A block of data

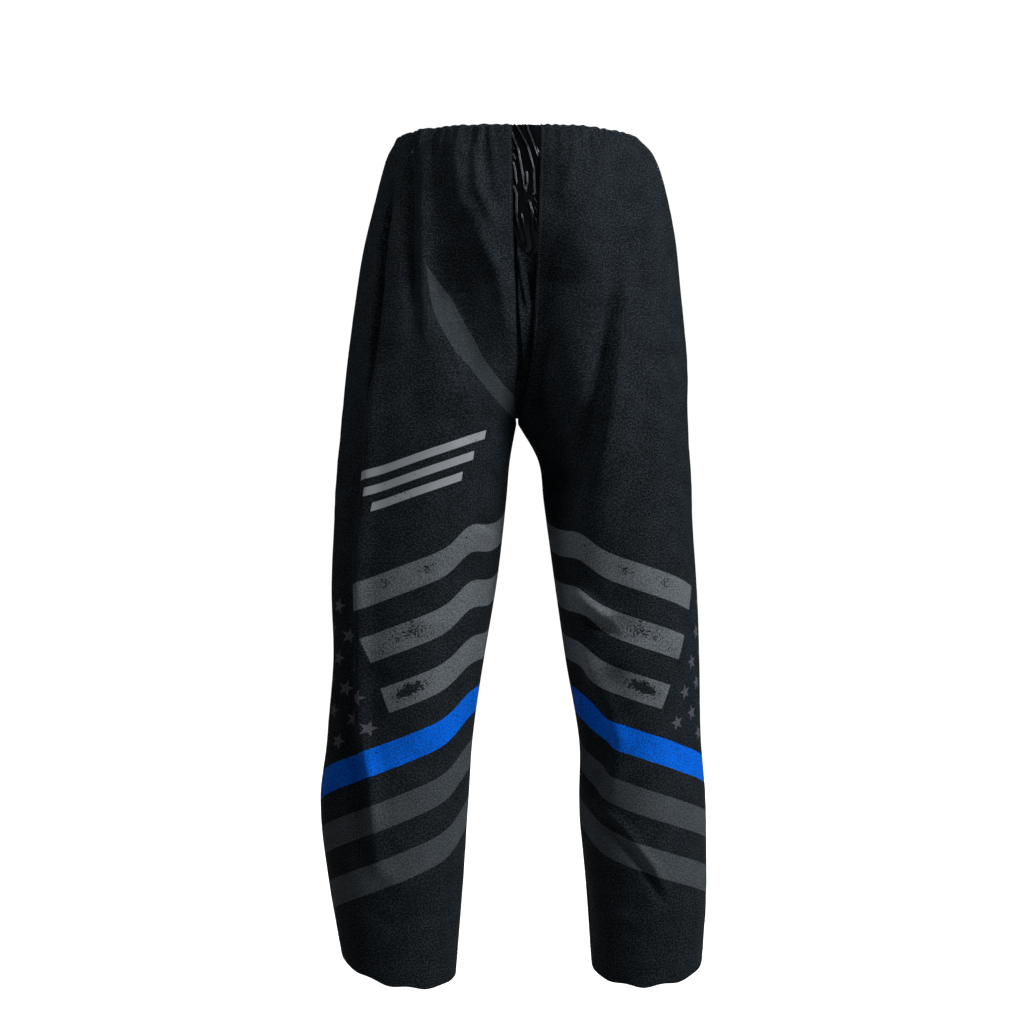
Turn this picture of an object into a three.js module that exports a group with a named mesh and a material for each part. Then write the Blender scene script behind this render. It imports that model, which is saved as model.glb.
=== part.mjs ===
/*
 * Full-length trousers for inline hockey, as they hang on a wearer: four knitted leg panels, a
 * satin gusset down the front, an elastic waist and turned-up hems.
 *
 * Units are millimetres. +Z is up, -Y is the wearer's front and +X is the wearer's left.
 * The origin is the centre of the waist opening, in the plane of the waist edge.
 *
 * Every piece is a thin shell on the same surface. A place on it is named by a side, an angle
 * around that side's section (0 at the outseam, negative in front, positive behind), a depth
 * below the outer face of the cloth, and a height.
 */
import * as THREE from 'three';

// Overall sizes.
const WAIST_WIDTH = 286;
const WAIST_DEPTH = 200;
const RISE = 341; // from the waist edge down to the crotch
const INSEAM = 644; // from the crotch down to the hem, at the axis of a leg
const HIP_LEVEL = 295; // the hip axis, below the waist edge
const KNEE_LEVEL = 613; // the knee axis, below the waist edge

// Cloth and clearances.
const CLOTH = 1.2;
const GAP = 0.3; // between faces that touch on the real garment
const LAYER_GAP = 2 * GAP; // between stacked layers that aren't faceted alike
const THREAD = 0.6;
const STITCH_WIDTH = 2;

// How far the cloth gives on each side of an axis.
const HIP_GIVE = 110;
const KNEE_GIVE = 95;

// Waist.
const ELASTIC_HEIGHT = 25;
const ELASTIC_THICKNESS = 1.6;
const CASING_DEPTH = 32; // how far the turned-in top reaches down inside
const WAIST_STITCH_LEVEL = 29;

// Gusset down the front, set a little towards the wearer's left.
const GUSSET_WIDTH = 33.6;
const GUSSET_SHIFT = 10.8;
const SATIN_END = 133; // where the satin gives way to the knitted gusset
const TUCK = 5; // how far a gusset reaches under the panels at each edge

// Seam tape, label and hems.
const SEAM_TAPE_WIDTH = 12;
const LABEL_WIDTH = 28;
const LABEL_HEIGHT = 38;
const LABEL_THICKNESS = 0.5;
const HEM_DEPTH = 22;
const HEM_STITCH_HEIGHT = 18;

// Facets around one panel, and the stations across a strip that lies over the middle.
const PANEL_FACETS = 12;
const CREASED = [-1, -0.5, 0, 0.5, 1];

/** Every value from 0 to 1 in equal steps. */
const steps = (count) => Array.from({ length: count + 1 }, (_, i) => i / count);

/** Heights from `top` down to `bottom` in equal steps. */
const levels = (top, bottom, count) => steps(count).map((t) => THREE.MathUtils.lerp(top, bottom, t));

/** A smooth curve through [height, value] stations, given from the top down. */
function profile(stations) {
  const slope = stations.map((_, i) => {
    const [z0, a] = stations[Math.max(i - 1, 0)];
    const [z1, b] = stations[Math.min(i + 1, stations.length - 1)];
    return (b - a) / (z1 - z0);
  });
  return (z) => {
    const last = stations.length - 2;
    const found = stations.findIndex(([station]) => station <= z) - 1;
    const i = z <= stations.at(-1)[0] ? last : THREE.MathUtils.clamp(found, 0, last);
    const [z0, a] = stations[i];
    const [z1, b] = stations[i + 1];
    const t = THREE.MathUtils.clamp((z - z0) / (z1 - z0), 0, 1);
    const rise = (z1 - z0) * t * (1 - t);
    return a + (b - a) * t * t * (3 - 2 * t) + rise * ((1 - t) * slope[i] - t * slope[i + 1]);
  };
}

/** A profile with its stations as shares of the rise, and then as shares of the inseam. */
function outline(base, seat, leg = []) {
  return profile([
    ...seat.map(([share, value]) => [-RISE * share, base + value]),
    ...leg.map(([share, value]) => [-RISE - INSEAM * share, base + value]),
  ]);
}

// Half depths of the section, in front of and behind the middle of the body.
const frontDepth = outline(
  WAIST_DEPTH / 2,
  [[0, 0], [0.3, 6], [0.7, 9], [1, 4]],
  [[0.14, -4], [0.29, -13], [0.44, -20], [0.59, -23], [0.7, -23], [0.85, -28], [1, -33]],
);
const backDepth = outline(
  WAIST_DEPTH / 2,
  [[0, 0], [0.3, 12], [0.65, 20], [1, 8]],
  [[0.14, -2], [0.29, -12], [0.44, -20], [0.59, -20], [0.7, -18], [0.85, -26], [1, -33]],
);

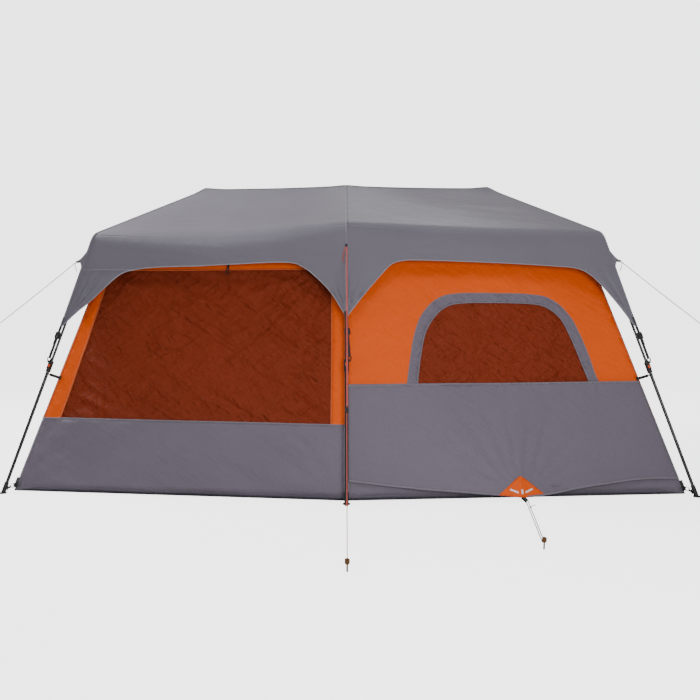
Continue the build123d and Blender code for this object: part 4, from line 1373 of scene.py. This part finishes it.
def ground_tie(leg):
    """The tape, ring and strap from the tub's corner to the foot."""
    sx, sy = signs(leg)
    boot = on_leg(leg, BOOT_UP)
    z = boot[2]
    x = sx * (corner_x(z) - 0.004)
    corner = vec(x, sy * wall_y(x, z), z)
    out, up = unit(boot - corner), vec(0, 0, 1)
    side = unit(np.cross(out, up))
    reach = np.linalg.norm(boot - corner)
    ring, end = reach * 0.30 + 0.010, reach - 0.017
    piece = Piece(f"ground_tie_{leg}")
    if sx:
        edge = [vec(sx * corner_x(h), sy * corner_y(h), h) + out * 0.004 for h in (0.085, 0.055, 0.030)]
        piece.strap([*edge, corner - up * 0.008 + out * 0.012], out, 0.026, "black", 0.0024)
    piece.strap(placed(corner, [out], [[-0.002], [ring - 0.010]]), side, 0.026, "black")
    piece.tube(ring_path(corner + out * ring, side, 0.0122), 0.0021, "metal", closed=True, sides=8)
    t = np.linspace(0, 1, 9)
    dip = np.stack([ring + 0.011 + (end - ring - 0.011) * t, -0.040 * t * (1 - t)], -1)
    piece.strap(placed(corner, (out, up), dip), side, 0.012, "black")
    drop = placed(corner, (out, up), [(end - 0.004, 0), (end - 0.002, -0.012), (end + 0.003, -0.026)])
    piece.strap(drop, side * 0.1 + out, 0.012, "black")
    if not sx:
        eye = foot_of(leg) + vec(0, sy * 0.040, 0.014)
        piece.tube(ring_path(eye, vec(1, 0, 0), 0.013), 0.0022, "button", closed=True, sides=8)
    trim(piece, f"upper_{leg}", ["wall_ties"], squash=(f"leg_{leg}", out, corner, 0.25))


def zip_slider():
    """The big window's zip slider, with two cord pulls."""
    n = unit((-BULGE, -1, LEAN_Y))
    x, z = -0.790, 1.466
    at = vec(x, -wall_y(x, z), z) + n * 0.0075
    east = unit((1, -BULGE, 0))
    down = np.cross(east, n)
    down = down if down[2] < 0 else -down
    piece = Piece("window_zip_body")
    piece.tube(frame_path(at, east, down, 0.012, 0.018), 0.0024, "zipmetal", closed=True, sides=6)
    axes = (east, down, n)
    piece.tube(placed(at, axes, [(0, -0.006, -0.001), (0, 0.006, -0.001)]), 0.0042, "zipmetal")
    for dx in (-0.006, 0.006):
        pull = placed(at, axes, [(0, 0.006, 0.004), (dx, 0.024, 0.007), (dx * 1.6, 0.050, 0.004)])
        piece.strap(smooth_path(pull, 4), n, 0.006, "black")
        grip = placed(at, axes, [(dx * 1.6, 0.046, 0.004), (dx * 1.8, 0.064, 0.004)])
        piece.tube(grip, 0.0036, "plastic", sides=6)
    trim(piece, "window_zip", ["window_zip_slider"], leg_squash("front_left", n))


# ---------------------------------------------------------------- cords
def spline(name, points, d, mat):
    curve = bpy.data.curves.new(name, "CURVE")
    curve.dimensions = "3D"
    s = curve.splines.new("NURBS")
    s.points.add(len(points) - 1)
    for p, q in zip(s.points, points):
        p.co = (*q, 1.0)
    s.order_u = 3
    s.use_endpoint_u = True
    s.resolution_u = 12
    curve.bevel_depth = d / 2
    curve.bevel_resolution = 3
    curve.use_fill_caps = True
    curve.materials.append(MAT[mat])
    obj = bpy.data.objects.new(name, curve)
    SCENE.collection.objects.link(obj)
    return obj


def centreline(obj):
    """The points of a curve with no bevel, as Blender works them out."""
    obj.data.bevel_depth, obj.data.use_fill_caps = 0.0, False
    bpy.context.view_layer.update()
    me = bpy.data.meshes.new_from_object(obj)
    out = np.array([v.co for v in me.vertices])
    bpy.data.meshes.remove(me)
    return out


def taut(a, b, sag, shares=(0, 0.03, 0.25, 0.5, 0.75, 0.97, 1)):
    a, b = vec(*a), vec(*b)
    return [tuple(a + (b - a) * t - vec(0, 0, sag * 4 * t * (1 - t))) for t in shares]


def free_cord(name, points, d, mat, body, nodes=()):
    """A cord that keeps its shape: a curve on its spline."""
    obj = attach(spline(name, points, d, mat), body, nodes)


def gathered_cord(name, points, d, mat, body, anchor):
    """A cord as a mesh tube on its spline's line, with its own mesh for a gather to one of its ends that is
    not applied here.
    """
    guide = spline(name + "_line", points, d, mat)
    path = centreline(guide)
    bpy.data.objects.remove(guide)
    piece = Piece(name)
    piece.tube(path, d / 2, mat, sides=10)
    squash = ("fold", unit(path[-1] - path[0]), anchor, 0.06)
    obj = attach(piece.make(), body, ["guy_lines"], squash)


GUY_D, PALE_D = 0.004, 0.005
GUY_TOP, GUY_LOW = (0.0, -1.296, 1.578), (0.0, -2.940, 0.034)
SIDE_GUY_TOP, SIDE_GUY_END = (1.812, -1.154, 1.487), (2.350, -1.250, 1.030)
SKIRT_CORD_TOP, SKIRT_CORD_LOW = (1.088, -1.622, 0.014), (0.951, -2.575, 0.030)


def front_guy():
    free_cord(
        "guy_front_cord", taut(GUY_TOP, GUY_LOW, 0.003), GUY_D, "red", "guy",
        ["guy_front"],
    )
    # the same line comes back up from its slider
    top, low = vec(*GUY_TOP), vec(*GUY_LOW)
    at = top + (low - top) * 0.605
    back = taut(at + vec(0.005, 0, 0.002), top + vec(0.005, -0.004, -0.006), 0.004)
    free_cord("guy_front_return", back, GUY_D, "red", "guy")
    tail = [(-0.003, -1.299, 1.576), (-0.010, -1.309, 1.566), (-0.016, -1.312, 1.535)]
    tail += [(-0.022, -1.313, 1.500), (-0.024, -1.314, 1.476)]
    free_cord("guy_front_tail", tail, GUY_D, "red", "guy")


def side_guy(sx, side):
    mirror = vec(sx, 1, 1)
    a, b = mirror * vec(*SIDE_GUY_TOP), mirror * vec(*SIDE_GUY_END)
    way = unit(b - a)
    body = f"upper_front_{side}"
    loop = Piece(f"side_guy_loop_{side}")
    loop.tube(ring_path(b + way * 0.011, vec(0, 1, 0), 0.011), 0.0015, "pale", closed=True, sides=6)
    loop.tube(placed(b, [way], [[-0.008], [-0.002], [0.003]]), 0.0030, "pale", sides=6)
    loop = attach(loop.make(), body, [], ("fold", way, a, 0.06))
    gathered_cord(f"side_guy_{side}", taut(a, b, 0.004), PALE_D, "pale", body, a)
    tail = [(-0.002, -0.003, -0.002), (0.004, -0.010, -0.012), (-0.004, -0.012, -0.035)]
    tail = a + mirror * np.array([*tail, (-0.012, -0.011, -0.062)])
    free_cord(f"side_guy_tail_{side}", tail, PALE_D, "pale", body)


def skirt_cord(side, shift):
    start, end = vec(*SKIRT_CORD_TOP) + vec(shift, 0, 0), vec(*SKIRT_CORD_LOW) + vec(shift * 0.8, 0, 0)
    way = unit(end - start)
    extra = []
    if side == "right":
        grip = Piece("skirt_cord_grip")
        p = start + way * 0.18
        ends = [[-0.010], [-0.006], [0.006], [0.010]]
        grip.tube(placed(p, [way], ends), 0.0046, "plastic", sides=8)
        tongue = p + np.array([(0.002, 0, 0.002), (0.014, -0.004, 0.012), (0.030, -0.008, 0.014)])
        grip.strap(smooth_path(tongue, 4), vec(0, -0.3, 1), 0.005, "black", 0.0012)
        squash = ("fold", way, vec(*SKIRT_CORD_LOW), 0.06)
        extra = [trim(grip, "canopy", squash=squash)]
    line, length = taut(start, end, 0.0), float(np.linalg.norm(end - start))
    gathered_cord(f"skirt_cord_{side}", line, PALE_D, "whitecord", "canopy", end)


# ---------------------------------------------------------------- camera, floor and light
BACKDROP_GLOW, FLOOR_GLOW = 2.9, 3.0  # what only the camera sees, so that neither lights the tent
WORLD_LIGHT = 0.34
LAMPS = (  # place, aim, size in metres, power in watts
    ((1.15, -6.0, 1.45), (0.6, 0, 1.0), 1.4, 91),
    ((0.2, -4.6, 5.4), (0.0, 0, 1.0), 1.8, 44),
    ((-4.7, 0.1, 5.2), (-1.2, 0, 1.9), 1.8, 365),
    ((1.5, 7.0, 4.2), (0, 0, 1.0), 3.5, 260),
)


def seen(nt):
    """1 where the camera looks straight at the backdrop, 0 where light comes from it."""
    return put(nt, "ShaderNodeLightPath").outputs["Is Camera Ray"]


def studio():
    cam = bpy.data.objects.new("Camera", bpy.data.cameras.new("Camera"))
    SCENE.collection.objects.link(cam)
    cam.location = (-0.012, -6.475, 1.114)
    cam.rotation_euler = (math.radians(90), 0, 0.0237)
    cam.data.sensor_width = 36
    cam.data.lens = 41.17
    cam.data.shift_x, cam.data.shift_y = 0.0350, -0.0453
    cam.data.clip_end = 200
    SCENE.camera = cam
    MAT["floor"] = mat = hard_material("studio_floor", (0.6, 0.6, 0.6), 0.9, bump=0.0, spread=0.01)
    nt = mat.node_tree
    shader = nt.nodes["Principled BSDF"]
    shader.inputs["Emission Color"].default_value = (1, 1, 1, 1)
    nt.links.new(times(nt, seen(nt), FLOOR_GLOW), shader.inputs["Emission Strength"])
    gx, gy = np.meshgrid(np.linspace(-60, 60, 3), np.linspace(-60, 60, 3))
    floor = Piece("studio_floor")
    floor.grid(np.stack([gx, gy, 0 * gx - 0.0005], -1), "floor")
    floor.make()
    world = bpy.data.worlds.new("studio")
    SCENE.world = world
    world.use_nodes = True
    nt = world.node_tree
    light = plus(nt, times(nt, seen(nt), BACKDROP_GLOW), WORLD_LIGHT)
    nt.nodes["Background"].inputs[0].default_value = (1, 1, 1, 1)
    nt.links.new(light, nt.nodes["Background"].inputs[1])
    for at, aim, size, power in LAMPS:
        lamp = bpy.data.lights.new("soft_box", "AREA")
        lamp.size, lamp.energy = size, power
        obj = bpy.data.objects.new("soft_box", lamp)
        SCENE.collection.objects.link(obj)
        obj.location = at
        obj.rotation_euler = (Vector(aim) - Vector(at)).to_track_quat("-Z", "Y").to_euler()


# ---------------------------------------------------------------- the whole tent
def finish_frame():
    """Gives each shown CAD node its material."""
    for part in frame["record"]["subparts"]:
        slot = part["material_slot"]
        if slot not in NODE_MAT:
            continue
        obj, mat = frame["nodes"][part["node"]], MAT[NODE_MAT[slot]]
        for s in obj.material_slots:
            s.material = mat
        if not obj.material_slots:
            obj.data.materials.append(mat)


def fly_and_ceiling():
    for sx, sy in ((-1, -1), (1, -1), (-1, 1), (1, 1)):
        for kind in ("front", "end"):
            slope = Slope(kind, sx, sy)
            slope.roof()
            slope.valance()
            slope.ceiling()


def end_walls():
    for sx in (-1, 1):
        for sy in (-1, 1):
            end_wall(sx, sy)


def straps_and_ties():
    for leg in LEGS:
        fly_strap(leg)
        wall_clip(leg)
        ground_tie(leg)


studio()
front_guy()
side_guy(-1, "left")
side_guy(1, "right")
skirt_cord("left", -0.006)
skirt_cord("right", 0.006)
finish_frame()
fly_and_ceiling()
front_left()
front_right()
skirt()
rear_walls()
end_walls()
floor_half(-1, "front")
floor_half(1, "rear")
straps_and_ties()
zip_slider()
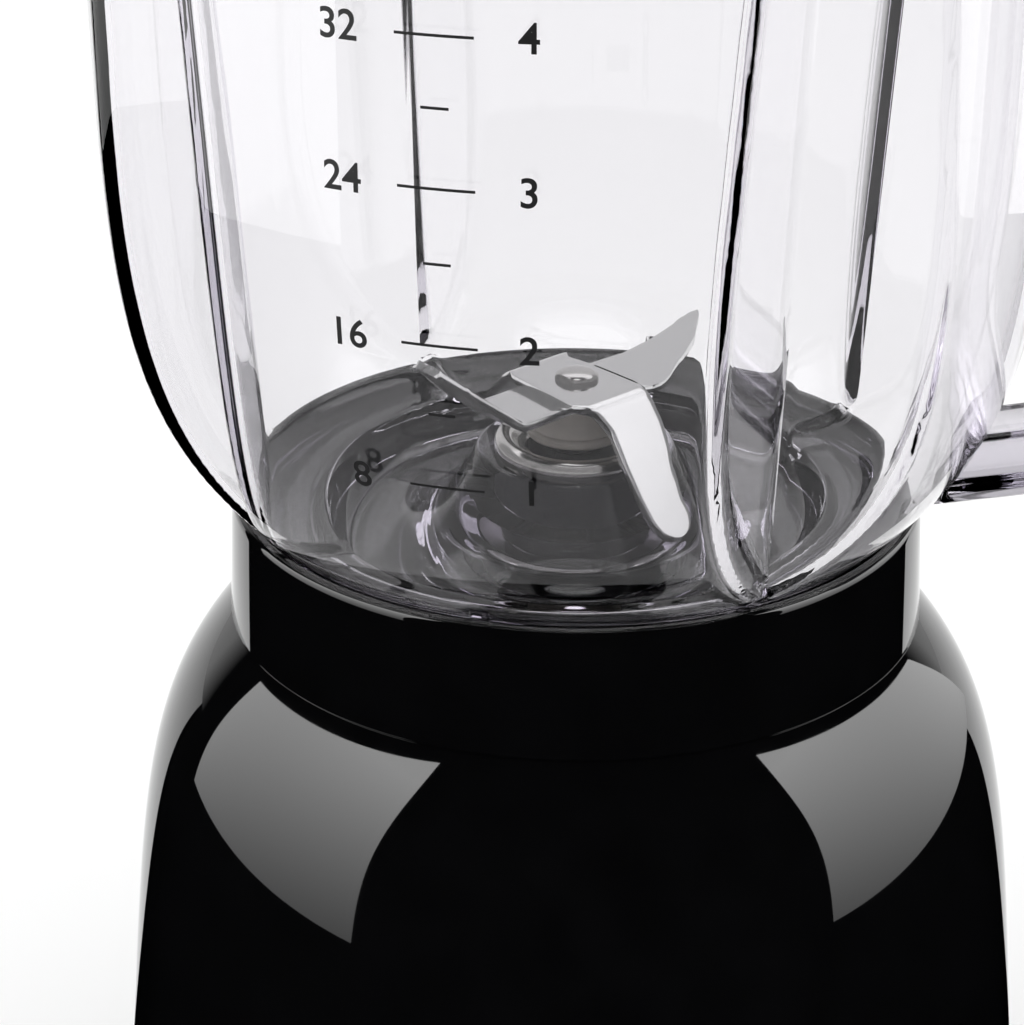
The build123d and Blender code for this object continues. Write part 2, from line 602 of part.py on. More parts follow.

■ The exercise ■
Return exactly the opening lines of the listing above, ending with the line that has "const WAIST_STITCH_LEVEL = 29;".

■ Result of this exercise ■
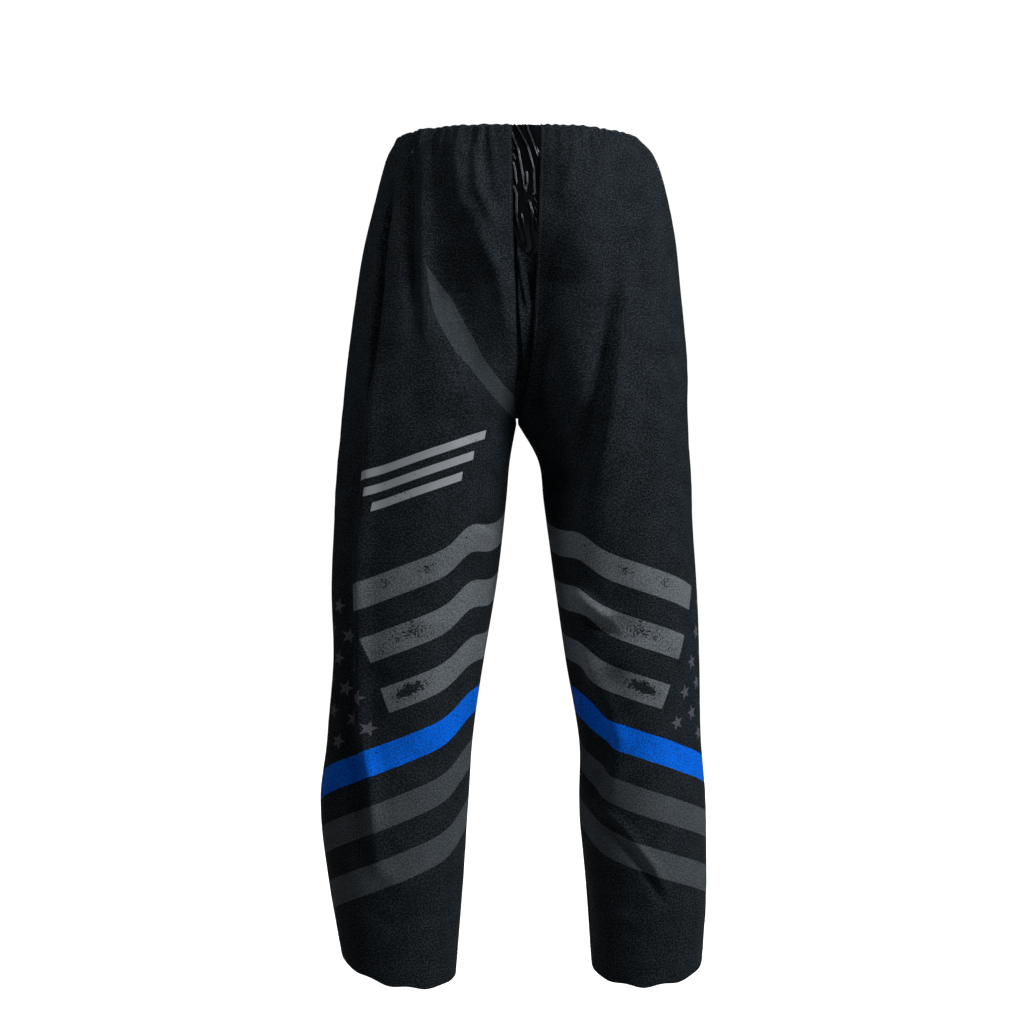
Turn this picture of an object into a three.js module that exports a group with a named mesh and a material for each part. Then write the Blender scene script behind this render. It imports that model, which is saved as model.glb.
=== part.mjs ===
/*
 * Full-length trousers for inline hockey, as they hang on a wearer: four knitted leg panels, a
 * satin gusset down the front, an elastic waist and turned-up hems.
 *
 * Units are millimetres. +Z is up, -Y is the wearer's front and +X is the wearer's left.
 * The origin is the centre of the waist opening, in the plane of the waist edge.
 *
 * Every piece is a thin shell on the same surface. A place on it is named by a side, an angle
 * around that side's section (0 at the outseam, negative in front, positive behind), a depth
 * below the outer face of the cloth, and a height.
 */
import * as THREE from 'three';

// Overall sizes.
const WAIST_WIDTH = 286;
const WAIST_DEPTH = 200;
const RISE = 341; // from the waist edge down to the crotch
const INSEAM = 644; // from the crotch down to the hem, at the axis of a leg
const HIP_LEVEL = 295; // the hip axis, below the waist edge
const KNEE_LEVEL = 613; // the knee axis, below the waist edge

// Cloth and clearances.
const CLOTH = 1.2;
const GAP = 0.3; // between faces that touch on the real garment
const LAYER_GAP = 2 * GAP; // between stacked layers that aren't faceted alike
const THREAD = 0.6;
const STITCH_WIDTH = 2;

// How far the cloth gives on each side of an axis.
const HIP_GIVE = 110;
const KNEE_GIVE = 95;

// Waist.
const ELASTIC_HEIGHT = 25;
const ELASTIC_THICKNESS = 1.6;
const CASING_DEPTH = 32; // how far the turned-in top reaches down inside
const WAIST_STITCH_LEVEL = 29;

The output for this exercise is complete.